また、配偶者は、法定監督義務者にあたるでしょうか。

配偶者は民法752条により、同居協力扶助義務を負っています。しかし、上記判決は、この義務は夫婦間の義務であり、第三者との関係で夫婦の一方に作為義務を課すものではないとしました。そのため、妻だからといって、認知症の夫が他人に害を加えないよう行動を監督する義務があるとまでは直ちにはいえません。

 

しかし、ここで問題となるのは、成年後見人や配偶者という地位だけでは監督義務は否定されるものの、上記判決は、その者が被後見人と日ごろから密接に接触し、監督義務を引き受けていたと評価される場合は、法定監督義務者に準ずる者として、責任を負うことがあるとした点です。被後見人の不法行為に対する家族の責任を考えるうえで、この点がポイントになります。

 

判決が挙げるチェックポイントは以下のようなものです。

①被後見人自身の生活状況や心身の状況:どの程度家族の介護を必要とする状態だったかなど

②親族関係の有無・濃淡:配偶者や同居する親族であったかなど

③同居の有無その他の日常的な接触の程度:同居して毎日介護にあたっていたかなど

④被後見人の財産管理への関与の状況など、その関わりの実情:被後見人の日常生活を全面的に介護、援助していたかなど

⑤被後見人の日常生活における問題行動の有無・内容:問題行動が突発的なものであり、予見できなかったといえるかなど

⑥これらに対応して行われている監護や介護の実態:日ごろから、徘徊を防ぐべく施錠やブザーを設置するなど対策をしていたかなど

 

これらはあくまで目安にすぎません。裁判例は、これらを総合考慮して、被後見人を現に監督しているか、監督することが可能かつ容易であるなど、衡平の見地から責任を問うのが相当といえる客観的状況が認められるかという観点から判断する、としています。

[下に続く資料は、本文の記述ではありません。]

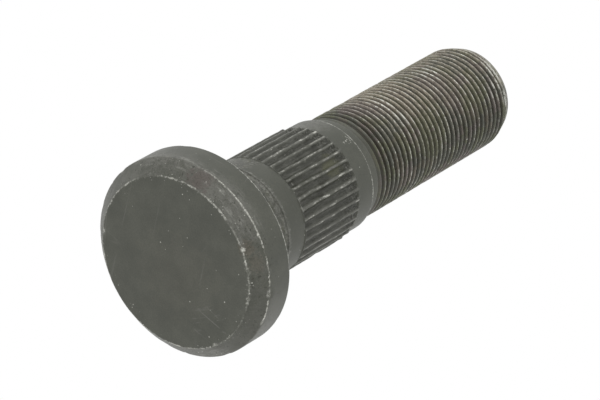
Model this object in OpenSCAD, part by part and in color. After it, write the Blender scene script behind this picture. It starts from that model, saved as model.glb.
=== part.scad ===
// Heavy wheel stud: a bevelled round head, a serrated press-fit shank and a fine thread, forged and rolled as one piece.
// It stands on its head. z = 0 is the head's outer face, and +Z runs along the axis to the tip of the thread.

/* [Head] */
// Diameter of the head's rim
head_d = 39.8; // [34:0.1:46]
// Thickness of the head, from its outer face to the seat that draws against the hub
head_h = 9.1; // [6:0.1:14]
// Width and height of the bevel round the outer face
bevel = 2.8; // [1:0.1:4]
// Radius on the head's three edges
edge_r = 0.4; // [0.2:0.05:0.8]
// Radius of the fillet between the neck and the seat
neck_fillet = 2; // [0.5:0.1:4]

/* [Neck and shank] */
// Diameter of the forged neck under the head
neck_d = 23.4; // [22:0.05:23.6]
// Length of the neck, from the seat to the machined shank
neck_l = 10.6; // [5:0.1:20]
// Diameter of the machined shank
shank_d = 23.84; // [23.7:0.02:23.98]
// Length of the machined shank, from the neck to the serrations
shank_l = 4.9; // [2:0.1:12]

/* [Serrations] */
// Number of teeth round the shank
teeth = 36; // [24:1:48]
// Diameter over the crests, which press into the hub's bore
crest_d = 24.16; // [24.06:0.02:24.6]
// Length of the serrated band
serration_l = 18.1; // [8:0.1:30]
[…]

しかし、この基準は明確とはいえず、どのような場合に責任を負うかの判断は、今後の裁判例の蓄積を待つほかないのが現状です。例えば、上記判決の配偶者は、夫(91歳)の介護をしていたものの、自身も85歳と高齢であり、また要介護1の認定を受けていたことなどから、夫の行動を監督することが現実的に可能だったとはいえないとされました。また、上記判決の長男は、遠方に居住しており、月3回程度父親のもとを訪れていたにすぎないことから、その行動を監督することが可能だったとはいえないと判断されています。

これらは一応の参考にはなるものの、絶対的な基準ではありません。家族の責任という問題は、各家庭のケースごとに多角的に検討することが必要な問題だといえます。